David Blackwell lawyer for other landowners said the road appears on maps and the county made a bus turnaround on the road in the 1980s. He said roads become county roads through continuous use for 10 years or more. UDOT will recognize a road and the county will receive funds to help maintain the road. There have been thousands of miles of roads acquired in this manner and many of these roads pass through private property. Blackwell said there are people who purchased land in the area who understood they would have access to what they thought was a county road. According to the planning and zoning policy of Emery County lot owners require access to a county road. Even if a road is not bladed and maintained doesn’t mean the road has been abandoned. UDOT has the road on their 1999 map which shows the bus turnaround. “To say it’s not a county road defies history,” said Blackwell. He contended it would not be fair to the other land owners in the area to abandon the road. The earliest map Blackwell could find showing the road was a UDOT 1983 map. Connie Jensen, county recorder said the road is a recorded road for Emery County.
At this time several people from Green River spoke about their history with the road and surrounding BLM ground.
June Adams said when she purchased her property in 1978 they were told it was a county road, she said they wouldn’t have purchased the property if it didn’t have access to the county road.
In 2005, the Holyoaks purchased their property and Styler said the road didn’t show up in a title search. June said she was told the county doesn’t give easements for the use of their roads, the roads are available for public use.
The Ekkers who had the property before farmed there and didn’t stop any access to the property. The Green River people said they had used the road for years and went camping and fishing on the BLM property and there are also historic sites in the area including cabins and rock art.

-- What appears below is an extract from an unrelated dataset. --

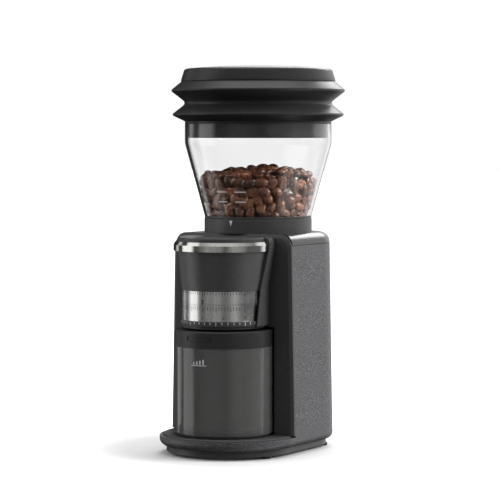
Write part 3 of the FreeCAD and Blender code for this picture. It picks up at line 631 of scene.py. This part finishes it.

Greg Vetere, property owner said when they purchased property from June Adams they were assured it was a county road, they wouldn’t have purchased the property if it wasn’t a county road. He said people shouldn’t be shut off of the property. They’ve been using the road all their lives.
Kathy Ryan said she moved to Green River in 1979 and has spent much time in that area looking at the rock art and wants to be able to show it to others, but access is denied and the other trail which leads there is impassable and hard to find. “People need access,” said Ryan. Ryan had statements from other Green River people outlining their historic use of the road.
Ryan said she can understand the Holyoaks not wanting traffic right past their front door. “But, give us another route,” said Ryan. The property owners in the area said knowing the county road was there was an important part of why they purchased property.
The Holyoaks had asked to be included on the commission agenda to discuss the issue of the road.
Jaydon Mead, the BLM realty specialist said when the BLM land became part of the WSA, the road was not cherry stemmed or noted. So there is only walk in, or horse traffic access allowed in the WSA.
Holyoak said the trespassers on his property have knocked down sprinklers, gone into his orchards and one lady even threatened to sue him. He would sell the property if he could since he didn’t know it was a county road when he bought it.
Commissioner Sitterud said there would be no action or decisions made on what to do at this time. In the future they may hold a public hearing in Green River. Emery County will not move for abandonment of the road.